Women and Property in West Central Africa: Teresa De Jesus and Her Quest for Land Rights, 1850–70

Saturday, January 8, 2022: 1:50 PM
Galerie 5 (New Orleans Marriott)
Mariana P. Candido, Emory University
Colonial documents about West Central Africa reveal the existence of multiple legal systems coexisting since the early seventeenth century, with Kimbundu terms such as mucano, undamento, and so on, employed in official documents. I examine the cases of African women who settled dispute or challenged rights in colonial courts during the second half of the nineteenth century. Property disputes were common among the over 2,100 cases available at the Tribunal da Comarca de Benguela.

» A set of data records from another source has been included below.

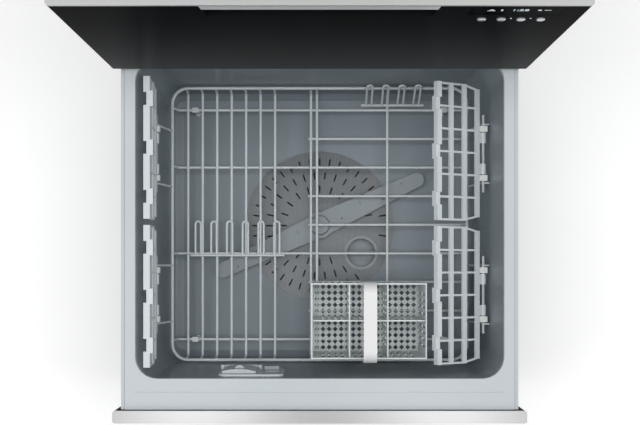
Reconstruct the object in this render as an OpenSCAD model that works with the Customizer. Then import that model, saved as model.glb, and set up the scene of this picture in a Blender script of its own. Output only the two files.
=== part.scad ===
// Two-drawer dishwasher: the lower drawer stands open, the upper one is closed.
// Frame: +Z up, drawers open towards -Y, origin on the floor under the middle of the closed appliance.
// Every drawer piece is written for the closed lower drawer and then moved to its own place.

/* [Fronts] */
// Width of the drawer fronts
front_w = 598; // [580:1:620]
// Height of one drawer front
front_h = 380; // [374:1:400]
// Thickness of a drawer front
front_t = 18; // [16:1:22]
// Gap between the two fronts
front_gap = 4; // [3:1:8]
// Radius on the fronts' vertical edges
front_edge_r = 4; // [2:0.5:6]
// Thickness of the steel cap on a front
cap_t = 4; // [3:0.5:6]
// Width of the pull lip at the top
lip_w = 266; // [220:1:290]
// Height of the pull lip
lip_h = 20; // [14:1:24]
// Thickness of the pull lip
lip_t = 3; // [2:0.5:4]
// Height of the hand pocket with its lip
pocket_h = 50; // [44:1:56]
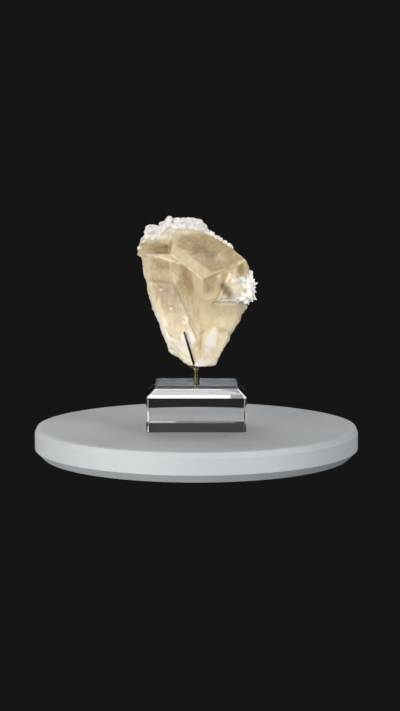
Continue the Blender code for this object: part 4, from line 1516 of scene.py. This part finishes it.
def floor_material():
    """A pale matt floor with a faint grain."""
    material, nodes, shader = new_material("pale floor")
    clouds = nodes.placed(CLOUDS, Large=3.0, Small=60.0, Grain=900.0)
    nodes.join(nodes.mix(clouds["Wisps"], FLOOR_DARK, FLOOR_LIGHT), shader["Base Color"])
    nodes.join(nodes.ramp(clouds["Specks"], 0.3, 0.7, 0.5, 0.65), shader["Roughness"])
    return material


# Floor, lamps and camera

# The floor's rim from below, as (radius, height) in millimetres. Its top is just under the block
FLOOR_RIM = ((157.0, -30.0), (165.0, -22.0), (165.0, -6.0), (163.0, -1.0), (159.0, -0.2))
FLOOR_SIDES = 160

# The camera stands in metres and looks down by an angle in degrees
CAMERA_PLACE = (0.00373, -1.7238, 0.2727)
CAMERA_DOWN = 6.66
CAMERA_LENS = 86.08
CAMERA_SENSOR = 36.0

BACKDROP = (0.0085, 0.008, 0.008, 1)

# Lamps, in metres: place, what it faces, width, depth, watts, colour
LAMPS = {
    "top_strip": ((-0.065, -0.188, 1.0), (-0.065, -0.188, 0), 0.28, 0.042, 0.2, (1.0, 0.99, 0.98)),
    "rear_top_lamp": ((-0.05, 0.36, 1.1), (0, 0, 0.15), 0.7, 0.5, 4.5, (1.0, 0.98, 0.96)),
    "left_panel": ((-1.2, -1.7, 0.2), (0, 0, 0.13), 0.9, 0.9, 47.0, (1.0, 0.98, 0.95)),
    "right_panel": ((1.2, -1.5, 0.32), (0, 0, 0.12), 0.7, 0.7, 33.0, (1.0, 0.98, 0.95)),
    "low_panel": ((0.0, -3.0, 0.45), (0, 0, 0.05), 2.4, 0.5, 3.2, (0.72, 0.86, 1.0)),
    "right_lamp": ((1.1, -0.35, 0.85), (0, 0, 0.13), 0.4, 0.4, 6.0, (0.96, 0.98, 1.0)),
    "back_lamp": ((-0.45, 1.3, 0.95), (0, 0, 0.15), 1.1, 1.1, 6.0, (1.0, 0.95, 0.88)),
    "back_right_lamp": ((0.9, 1.2, 1.1), (0, 0, 0.15), 0.8, 0.8, 7.0, (1.0, 0.97, 0.92)),
    "left_lamp": ((-1.3, -0.5, 0.2), (0, 0, 0.12), 0.5, 0.5, 11.5, (1.0, 0.97, 0.90)),
}


def round_floor():
    """The pale round floor under the block, with a rounded rim."""
    floor = turned("floor", FLOOR_RIM, FLOOR_SIDES)
    floor.data.materials.append(floor_material())


def lamps():
    """Soft round lamps."""
    for name, (place, target, width, depth, watts, colour) in LAMPS.items():
        lamp = bpy.data.lights.new(name, "AREA")
        lamp.shape = "ELLIPSE"
        lamp.size = width
        lamp.size_y = depth
        lamp.energy = watts
        lamp.color = colour
        holder = add_object(name, lamp)
        holder.location = place
        holder.rotation_mode = "QUATERNION"
        holder.rotation_quaternion = (Vector(target) - Vector(place)).to_track_quat("-Z", "Y")


def backdrop():
    """A dim plain backdrop."""
    world = bpy.data.worlds.new("plain backdrop")
    world.use_nodes = True
    world.node_tree.nodes["Background"].inputs["Color"].default_value = BACKDROP
    bpy.context.scene.world = world
    bpy.context.scene.view_settings.view_transform = "Standard"


def camera():
    """The camera at the photograph's angle."""
    lens = bpy.data.cameras.new("camera")
    lens.lens = CAMERA_LENS
    lens.sensor_width = CAMERA_SENSOR
    holder = add_object("camera", lens)
    holder.location = CAMERA_PLACE
    holder.rotation_euler = (math.radians(90 - CAMERA_DOWN), 0, 0)
    bpy.context.scene.camera = holder


# The object


def dress(obj, material):
    """Give a piece its material and its slot, and let it ride with the object."""
    obj.data.materials.clear()
    obj.data.materials.append(material)
    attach(obj, "root")
    return obj


def build_crystal():
    """The crystal group and all the crust on it."""
    white, frosted = crust_material("white crust"), crust_material("frosted points")
    skin = crystal_skin()
    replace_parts(dress(skin.piece(), calcite_material()), "calcite_crystal")
    points, faces = skin.worked().tolist(), face_lists(skin.mesh)
    bare = skin.on(*BARE)
    body_tree = BVHTree.FromPolygons(points, faces)
    bare_tree = BVHTree.FromPolygons(points, [face for face in faces if bare[face[0]]])
    rng = random.Random(CRUST_SEED)
    for name in CRUST_LUMPS:
        rows, finish = (LUMP_ROWS[:1], frosted) if name in ONE_ROW else (LUMP_ROWS, white)
        dress(crust(name, rows, bare_tree, rng), finish)
    for name, finish in (("crust_back", frosted), ("crust_back_top", white)):
        dress(back_crust(name, body_tree, rng), finish)


def build_stand():
    """The clear block, the post, the prongs and the solder."""
    patina = brass_material("brass patina")
    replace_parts(dress(polished_block(), acrylic_material()), "clear_block")
    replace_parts(dress(post(), patina), "brass_post")
    for k, (name, (node, route)) in enumerate(PRONGS.items()):
        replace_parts(dress(bent_wire(name, route, k * WIRE_GRAIN_SHIFT), patina), node)
    dress(solder_bead(), brass_material("solder"))


build_crystal()
build_stand()
round_floor()
lamps()
backdrop()
camera()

Perhaps the most relevant case of an African woman who establish herself as a property owner was the case of Dona Teresa Jesus, who owned land and human beings in Benguela and Dombe Grande. As a result, she became the leading exporter of cotton, wax, and orchil weed from the port of Benguela in the 1860s. Teresa de Jesus initiated different legal proceedings between 1856 and 1870. In many of these cases, she was able to collect debts and claim inheritance rights, as well as register the sale of enslaved men and women, and challenge the power of local rulers. I analyze Teresa Jesus’ presence in the colonial courts to discuss the mechanisms employed by African women in Benguela and its interior to secure rights and protect their actions as commercial agents and legal intermediaries such as guarantors and executors.